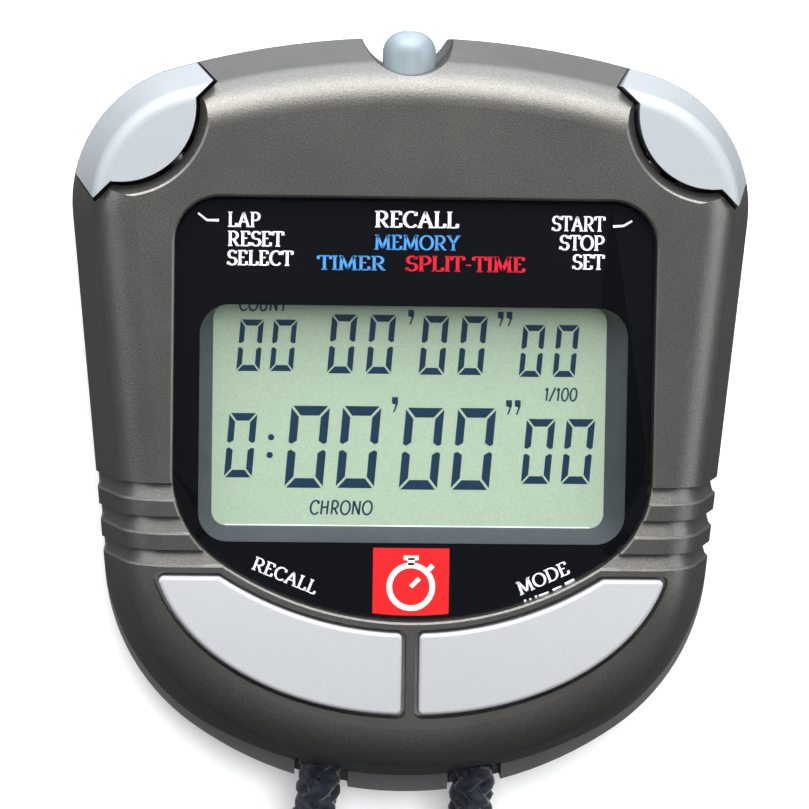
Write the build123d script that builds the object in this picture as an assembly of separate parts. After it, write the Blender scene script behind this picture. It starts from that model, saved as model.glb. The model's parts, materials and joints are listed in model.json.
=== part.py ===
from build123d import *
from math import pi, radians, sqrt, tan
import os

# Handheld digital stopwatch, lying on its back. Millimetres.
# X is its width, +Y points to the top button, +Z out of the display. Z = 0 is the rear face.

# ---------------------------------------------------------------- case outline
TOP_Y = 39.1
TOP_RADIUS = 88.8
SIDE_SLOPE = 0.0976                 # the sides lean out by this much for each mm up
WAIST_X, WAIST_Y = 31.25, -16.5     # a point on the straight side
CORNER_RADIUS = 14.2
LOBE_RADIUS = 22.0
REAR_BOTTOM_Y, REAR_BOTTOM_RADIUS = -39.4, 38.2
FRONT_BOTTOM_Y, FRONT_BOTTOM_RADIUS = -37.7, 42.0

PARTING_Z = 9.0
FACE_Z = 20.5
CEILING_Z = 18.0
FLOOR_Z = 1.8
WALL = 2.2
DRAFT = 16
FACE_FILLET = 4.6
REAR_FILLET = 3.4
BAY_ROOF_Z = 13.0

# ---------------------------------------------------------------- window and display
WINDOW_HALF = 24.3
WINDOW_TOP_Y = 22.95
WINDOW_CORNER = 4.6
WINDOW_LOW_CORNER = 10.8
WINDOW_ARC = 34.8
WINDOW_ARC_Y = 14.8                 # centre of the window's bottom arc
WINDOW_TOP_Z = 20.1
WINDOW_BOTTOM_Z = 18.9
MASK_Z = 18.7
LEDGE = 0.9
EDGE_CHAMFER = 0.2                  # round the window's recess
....
Your task is to output all of the data above word for word.

Expected output
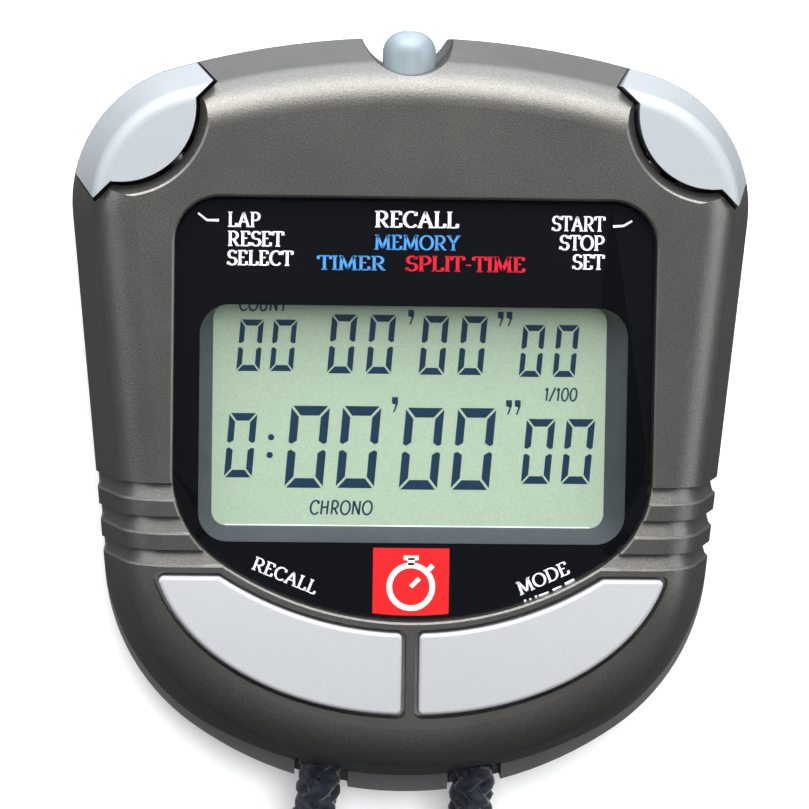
Write the build123d script that builds the object in this picture as an assembly of separate parts. After it, write the Blender scene script behind this picture. It starts from that model, saved as model.glb. The model's parts, materials and joints are listed in model.json.
=== part.py ===
from build123d import *
from math import pi, radians, sqrt, tan
import os

# Handheld digital stopwatch, lying on its back. Millimetres.
# X is its width, +Y points to the top button, +Z out of the display. Z = 0 is the rear face.

# ---------------------------------------------------------------- case outline
TOP_Y = 39.1
TOP_RADIUS = 88.8
SIDE_SLOPE = 0.0976                 # the sides lean out by this much for each mm up
WAIST_X, WAIST_Y = 31.25, -16.5     # a point on the straight side
CORNER_RADIUS = 14.2
LOBE_RADIUS = 22.0
REAR_BOTTOM_Y, REAR_BOTTOM_RADIUS = -39.4, 38.2
FRONT_BOTTOM_Y, FRONT_BOTTOM_RADIUS = -37.7, 42.0

PARTING_Z = 9.0
FACE_Z = 20.5
CEILING_Z = 18.0
FLOOR_Z = 1.8
WALL = 2.2
DRAFT = 16
FACE_FILLET = 4.6
REAR_FILLET = 3.4
BAY_ROOF_Z = 13.0

# ---------------------------------------------------------------- window and display
WINDOW_HALF = 24.3
WINDOW_TOP_Y = 22.95
WINDOW_CORNER = 4.6
WINDOW_LOW_CORNER = 10.8
WINDOW_ARC = 34.8
WINDOW_ARC_Y = 14.8                 # centre of the window's bottom arc
WINDOW_TOP_Z = 20.1
WINDOW_BOTTOM_Z = 18.9
MASK_Z = 18.7
LEDGE = 0.9
EDGE_CHAMFER = 0.2                  # round the window's recess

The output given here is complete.